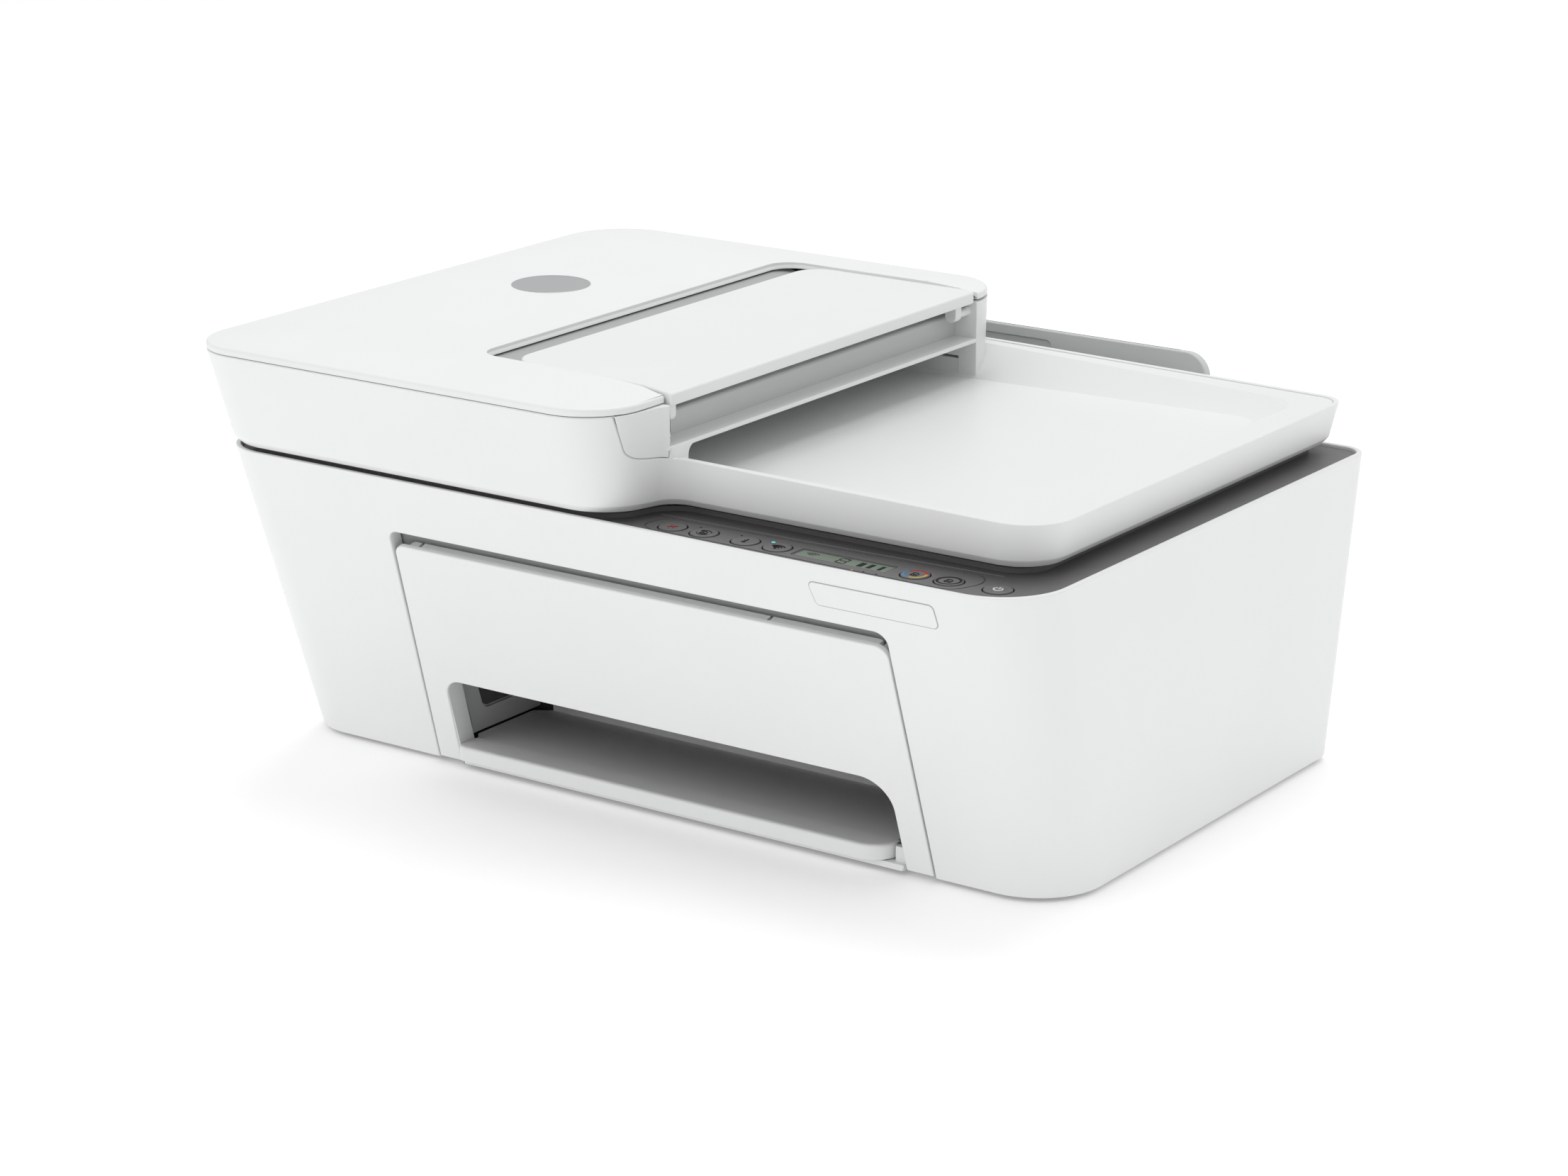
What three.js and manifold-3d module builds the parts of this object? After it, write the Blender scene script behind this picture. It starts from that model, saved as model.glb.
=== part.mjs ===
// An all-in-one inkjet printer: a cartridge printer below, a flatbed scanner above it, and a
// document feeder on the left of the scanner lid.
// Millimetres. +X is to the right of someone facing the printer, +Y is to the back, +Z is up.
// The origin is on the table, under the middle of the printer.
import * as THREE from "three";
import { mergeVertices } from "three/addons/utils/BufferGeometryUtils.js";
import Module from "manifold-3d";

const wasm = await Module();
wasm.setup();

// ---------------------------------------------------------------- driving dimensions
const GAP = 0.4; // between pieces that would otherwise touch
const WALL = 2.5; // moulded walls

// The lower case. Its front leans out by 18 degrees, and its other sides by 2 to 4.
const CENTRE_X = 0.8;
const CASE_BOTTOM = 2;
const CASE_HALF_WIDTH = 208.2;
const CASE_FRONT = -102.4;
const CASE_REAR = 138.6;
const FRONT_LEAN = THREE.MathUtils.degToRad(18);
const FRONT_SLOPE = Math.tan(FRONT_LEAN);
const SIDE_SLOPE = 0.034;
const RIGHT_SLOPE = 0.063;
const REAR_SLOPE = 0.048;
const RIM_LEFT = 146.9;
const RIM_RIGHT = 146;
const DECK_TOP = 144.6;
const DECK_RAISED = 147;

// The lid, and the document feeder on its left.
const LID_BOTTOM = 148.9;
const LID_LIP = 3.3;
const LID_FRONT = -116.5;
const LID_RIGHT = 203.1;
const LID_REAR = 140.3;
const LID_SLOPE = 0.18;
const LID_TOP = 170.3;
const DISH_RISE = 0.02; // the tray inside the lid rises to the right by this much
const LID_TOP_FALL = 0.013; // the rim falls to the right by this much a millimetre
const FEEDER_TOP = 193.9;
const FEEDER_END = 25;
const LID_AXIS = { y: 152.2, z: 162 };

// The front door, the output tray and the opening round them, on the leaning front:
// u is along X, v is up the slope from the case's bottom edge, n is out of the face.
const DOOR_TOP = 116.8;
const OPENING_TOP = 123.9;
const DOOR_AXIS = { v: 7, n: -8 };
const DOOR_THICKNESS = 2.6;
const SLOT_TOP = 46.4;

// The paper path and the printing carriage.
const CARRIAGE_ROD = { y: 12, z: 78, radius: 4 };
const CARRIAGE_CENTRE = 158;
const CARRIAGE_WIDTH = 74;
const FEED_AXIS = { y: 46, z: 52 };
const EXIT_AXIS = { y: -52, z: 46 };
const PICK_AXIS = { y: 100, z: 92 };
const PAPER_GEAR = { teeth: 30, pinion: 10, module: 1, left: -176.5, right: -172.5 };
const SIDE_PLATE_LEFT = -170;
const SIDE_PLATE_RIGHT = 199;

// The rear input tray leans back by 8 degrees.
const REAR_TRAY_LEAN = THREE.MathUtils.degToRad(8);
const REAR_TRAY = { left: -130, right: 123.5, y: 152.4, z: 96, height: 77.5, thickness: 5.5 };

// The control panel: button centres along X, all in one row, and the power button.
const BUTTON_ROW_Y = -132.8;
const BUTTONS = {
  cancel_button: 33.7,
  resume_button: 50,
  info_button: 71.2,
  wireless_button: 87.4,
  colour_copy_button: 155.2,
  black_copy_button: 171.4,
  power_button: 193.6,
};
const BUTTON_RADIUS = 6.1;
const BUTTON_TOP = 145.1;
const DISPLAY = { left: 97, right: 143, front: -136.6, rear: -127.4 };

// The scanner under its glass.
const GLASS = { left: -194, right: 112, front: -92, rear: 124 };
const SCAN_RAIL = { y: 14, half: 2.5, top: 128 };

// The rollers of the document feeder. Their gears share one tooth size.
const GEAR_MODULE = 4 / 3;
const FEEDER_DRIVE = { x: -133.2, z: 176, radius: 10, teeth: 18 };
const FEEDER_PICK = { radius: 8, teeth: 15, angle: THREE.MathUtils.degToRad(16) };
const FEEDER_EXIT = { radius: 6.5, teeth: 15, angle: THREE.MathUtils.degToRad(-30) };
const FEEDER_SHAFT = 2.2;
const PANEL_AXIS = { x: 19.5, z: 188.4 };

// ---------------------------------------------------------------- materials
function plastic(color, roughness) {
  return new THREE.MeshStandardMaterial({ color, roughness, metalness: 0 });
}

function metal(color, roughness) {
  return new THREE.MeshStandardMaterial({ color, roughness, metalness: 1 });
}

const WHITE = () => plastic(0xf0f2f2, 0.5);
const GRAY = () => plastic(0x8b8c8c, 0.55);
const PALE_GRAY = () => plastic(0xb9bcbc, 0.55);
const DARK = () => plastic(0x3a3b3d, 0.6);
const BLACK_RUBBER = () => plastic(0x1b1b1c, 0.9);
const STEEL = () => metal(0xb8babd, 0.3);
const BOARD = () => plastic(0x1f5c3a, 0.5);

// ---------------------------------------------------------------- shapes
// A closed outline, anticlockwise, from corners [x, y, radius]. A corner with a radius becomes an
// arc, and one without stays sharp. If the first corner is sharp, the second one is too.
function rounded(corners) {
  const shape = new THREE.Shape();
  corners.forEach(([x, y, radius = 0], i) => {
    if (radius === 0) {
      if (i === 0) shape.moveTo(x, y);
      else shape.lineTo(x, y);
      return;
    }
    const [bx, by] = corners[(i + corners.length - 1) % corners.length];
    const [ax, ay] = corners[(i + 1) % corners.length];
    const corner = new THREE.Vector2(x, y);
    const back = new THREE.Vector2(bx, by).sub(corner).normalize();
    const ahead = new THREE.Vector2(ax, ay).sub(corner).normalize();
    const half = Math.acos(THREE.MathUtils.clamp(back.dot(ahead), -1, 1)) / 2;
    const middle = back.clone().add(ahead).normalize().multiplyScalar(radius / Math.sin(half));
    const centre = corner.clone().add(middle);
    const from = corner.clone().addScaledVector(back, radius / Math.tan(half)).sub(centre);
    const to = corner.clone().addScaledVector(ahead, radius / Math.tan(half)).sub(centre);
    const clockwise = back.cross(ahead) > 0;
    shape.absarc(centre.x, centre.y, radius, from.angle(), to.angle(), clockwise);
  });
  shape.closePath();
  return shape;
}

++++

▸ WHAT YOU HAVE TO DO: Print the whole listing exactly as it is.

▸ EXERCISE SOLUTION:
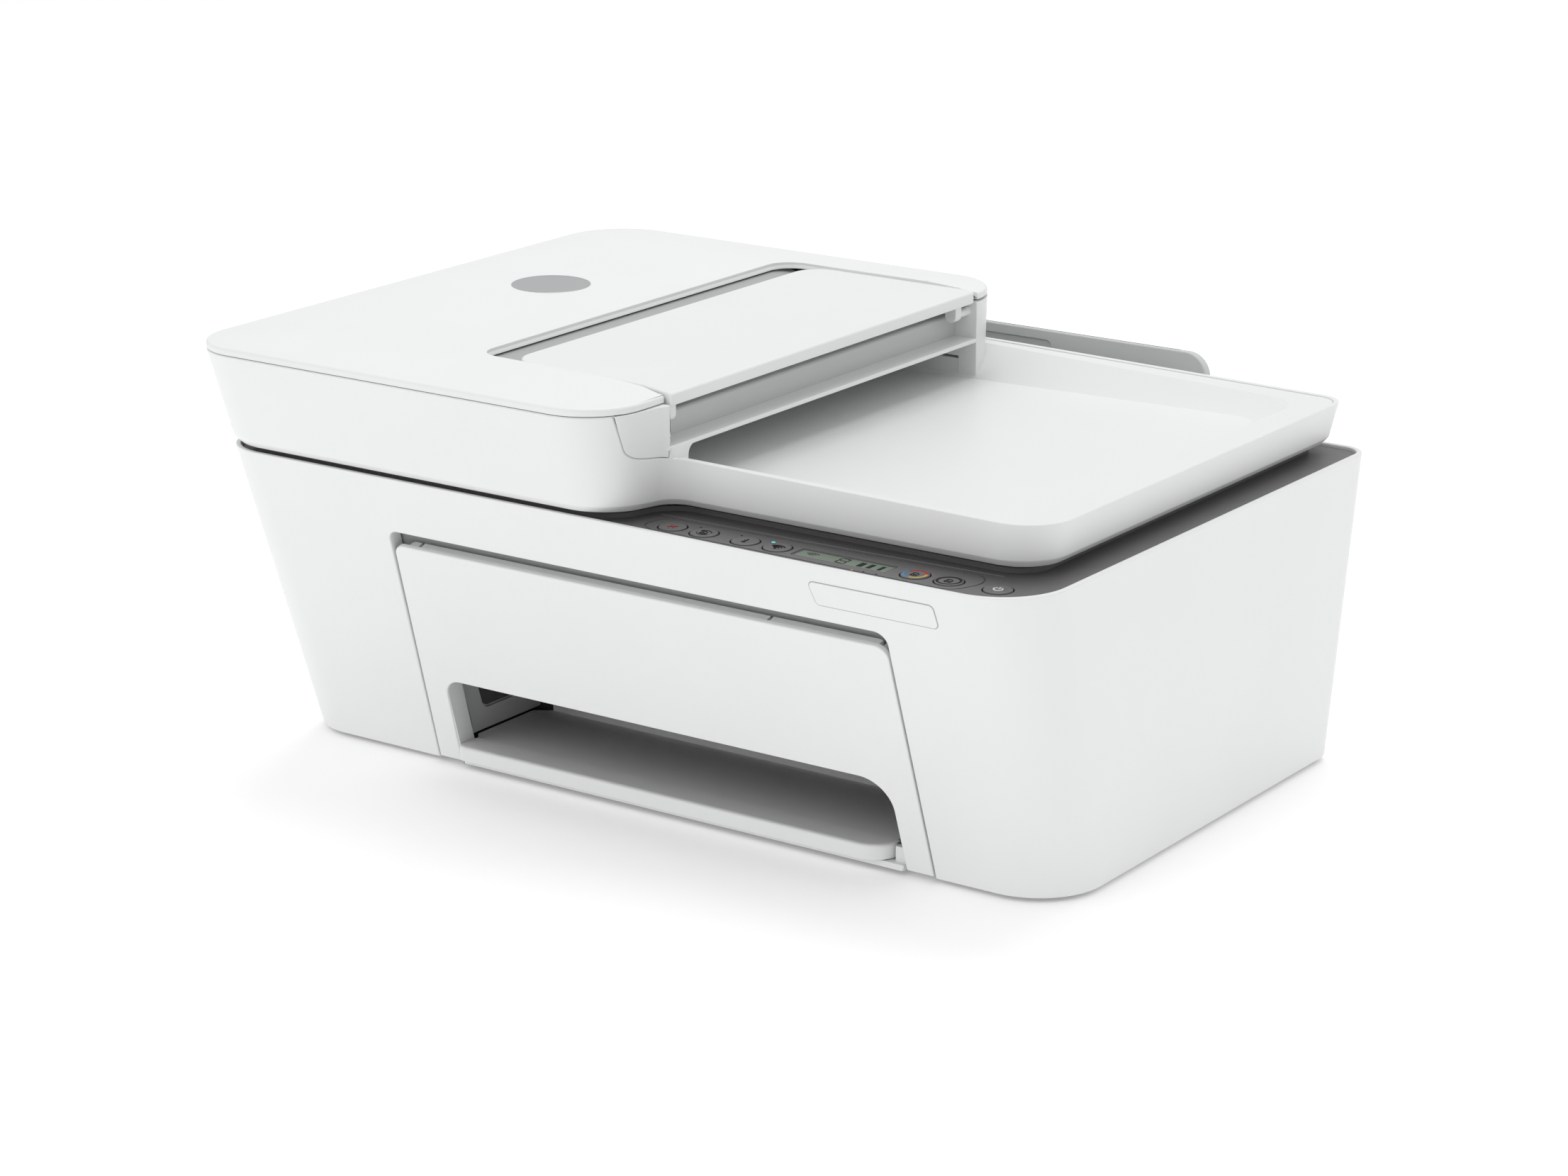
What three.js and manifold-3d module builds the parts of this object? After it, write the Blender scene script behind this picture. It starts from that model, saved as model.glb.
=== part.mjs ===
// An all-in-one inkjet printer: a cartridge printer below, a flatbed scanner above it, and a
// document feeder on the left of the scanner lid.
// Millimetres. +X is to the right of someone facing the printer, +Y is to the back, +Z is up.
// The origin is on the table, under the middle of the printer.
import * as THREE from "three";
import { mergeVertices } from "three/addons/utils/BufferGeometryUtils.js";
import Module from "manifold-3d";

const wasm = await Module();
wasm.setup();

// ---------------------------------------------------------------- driving dimensions
const GAP = 0.4; // between pieces that would otherwise touch
const WALL = 2.5; // moulded walls

// The lower case. Its front leans out by 18 degrees, and its other sides by 2 to 4.
const CENTRE_X = 0.8;
const CASE_BOTTOM = 2;
const CASE_HALF_WIDTH = 208.2;
const CASE_FRONT = -102.4;
const CASE_REAR = 138.6;
const FRONT_LEAN = THREE.MathUtils.degToRad(18);
const FRONT_SLOPE = Math.tan(FRONT_LEAN);
const SIDE_SLOPE = 0.034;
const RIGHT_SLOPE = 0.063;
const REAR_SLOPE = 0.048;
const RIM_LEFT = 146.9;
const RIM_RIGHT = 146;
const DECK_TOP = 144.6;
const DECK_RAISED = 147;

// The lid, and the document feeder on its left.
const LID_BOTTOM = 148.9;
const LID_LIP = 3.3;
const LID_FRONT = -116.5;
const LID_RIGHT = 203.1;
const LID_REAR = 140.3;
const LID_SLOPE = 0.18;
const LID_TOP = 170.3;
const DISH_RISE = 0.02; // the tray inside the lid rises to the right by this much
const LID_TOP_FALL = 0.013; // the rim falls to the right by this much a millimetre
const FEEDER_TOP = 193.9;
const FEEDER_END = 25;
const LID_AXIS = { y: 152.2, z: 162 };

// The front door, the output tray and the opening round them, on the leaning front:
// u is along X, v is up the slope from the case's bottom edge, n is out of the face.
const DOOR_TOP = 116.8;
const OPENING_TOP = 123.9;
const DOOR_AXIS = { v: 7, n: -8 };
const DOOR_THICKNESS = 2.6;
const SLOT_TOP = 46.4;

// The paper path and the printing carriage.
const CARRIAGE_ROD = { y: 12, z: 78, radius: 4 };
const CARRIAGE_CENTRE = 158;
const CARRIAGE_WIDTH = 74;
const FEED_AXIS = { y: 46, z: 52 };
const EXIT_AXIS = { y: -52, z: 46 };
const PICK_AXIS = { y: 100, z: 92 };
const PAPER_GEAR = { teeth: 30, pinion: 10, module: 1, left: -176.5, right: -172.5 };
const SIDE_PLATE_LEFT = -170;
const SIDE_PLATE_RIGHT = 199;

// The rear input tray leans back by 8 degrees.
const REAR_TRAY_LEAN = THREE.MathUtils.degToRad(8);
const REAR_TRAY = { left: -130, right: 123.5, y: 152.4, z: 96, height: 77.5, thickness: 5.5 };

// The control panel: button centres along X, all in one row, and the power button.
const BUTTON_ROW_Y = -132.8;
const BUTTONS = {
  cancel_button: 33.7,
  resume_button: 50,
  info_button: 71.2,
  wireless_button: 87.4,
  colour_copy_button: 155.2,
  black_copy_button: 171.4,
  power_button: 193.6,
};
const BUTTON_RADIUS = 6.1;
const BUTTON_TOP = 145.1;
const DISPLAY = { left: 97, right: 143, front: -136.6, rear: -127.4 };

// The scanner under its glass.
const GLASS = { left: -194, right: 112, front: -92, rear: 124 };
const SCAN_RAIL = { y: 14, half: 2.5, top: 128 };

// The rollers of the document feeder. Their gears share one tooth size.
const GEAR_MODULE = 4 / 3;
const FEEDER_DRIVE = { x: -133.2, z: 176, radius: 10, teeth: 18 };
const FEEDER_PICK = { radius: 8, teeth: 15, angle: THREE.MathUtils.degToRad(16) };
const FEEDER_EXIT = { radius: 6.5, teeth: 15, angle: THREE.MathUtils.degToRad(-30) };
const FEEDER_SHAFT = 2.2;
const PANEL_AXIS = { x: 19.5, z: 188.4 };

// ---------------------------------------------------------------- materials
function plastic(color, roughness) {
  return new THREE.MeshStandardMaterial({ color, roughness, metalness: 0 });
}

function metal(color, roughness) {
  return new THREE.MeshStandardMaterial({ color, roughness, metalness: 1 });
}

const WHITE = () => plastic(0xf0f2f2, 0.5);
const GRAY = () => plastic(0x8b8c8c, 0.55);
const PALE_GRAY = () => plastic(0xb9bcbc, 0.55);
const DARK = () => plastic(0x3a3b3d, 0.6);
const BLACK_RUBBER = () => plastic(0x1b1b1c, 0.9);
const STEEL = () => metal(0xb8babd, 0.3);
const BOARD = () => plastic(0x1f5c3a, 0.5);

// ---------------------------------------------------------------- shapes
// A closed outline, anticlockwise, from corners [x, y, radius]. A corner with a radius becomes an
// arc, and one without stays sharp. If the first corner is sharp, the second one is too.
function rounded(corners) {
  const shape = new THREE.Shape();
  corners.forEach(([x, y, radius = 0], i) => {
    if (radius === 0) {
      if (i === 0) shape.moveTo(x, y);
      else shape.lineTo(x, y);
      return;
    }
    const [bx, by] = corners[(i + corners.length - 1) % corners.length];
    const [ax, ay] = corners[(i + 1) % corners.length];
    const corner = new THREE.Vector2(x, y);
    const back = new THREE.Vector2(bx, by).sub(corner).normalize();
    const ahead = new THREE.Vector2(ax, ay).sub(corner).normalize();
    const half = Math.acos(THREE.MathUtils.clamp(back.dot(ahead), -1, 1)) / 2;
    const middle = back.clone().add(ahead).normalize().multiplyScalar(radius / Math.sin(half));
    const centre = corner.clone().add(middle);
    const from = corner.clone().addScaledVector(back, radius / Math.tan(half)).sub(centre);
    const to = corner.clone().addScaledVector(ahead, radius / Math.tan(half)).sub(centre);
    const clockwise = back.cross(ahead) > 0;
    shape.absarc(centre.x, centre.y, radius, from.angle(), to.angle(), clockwise);
  });
  shape.closePath();
  return shape;
}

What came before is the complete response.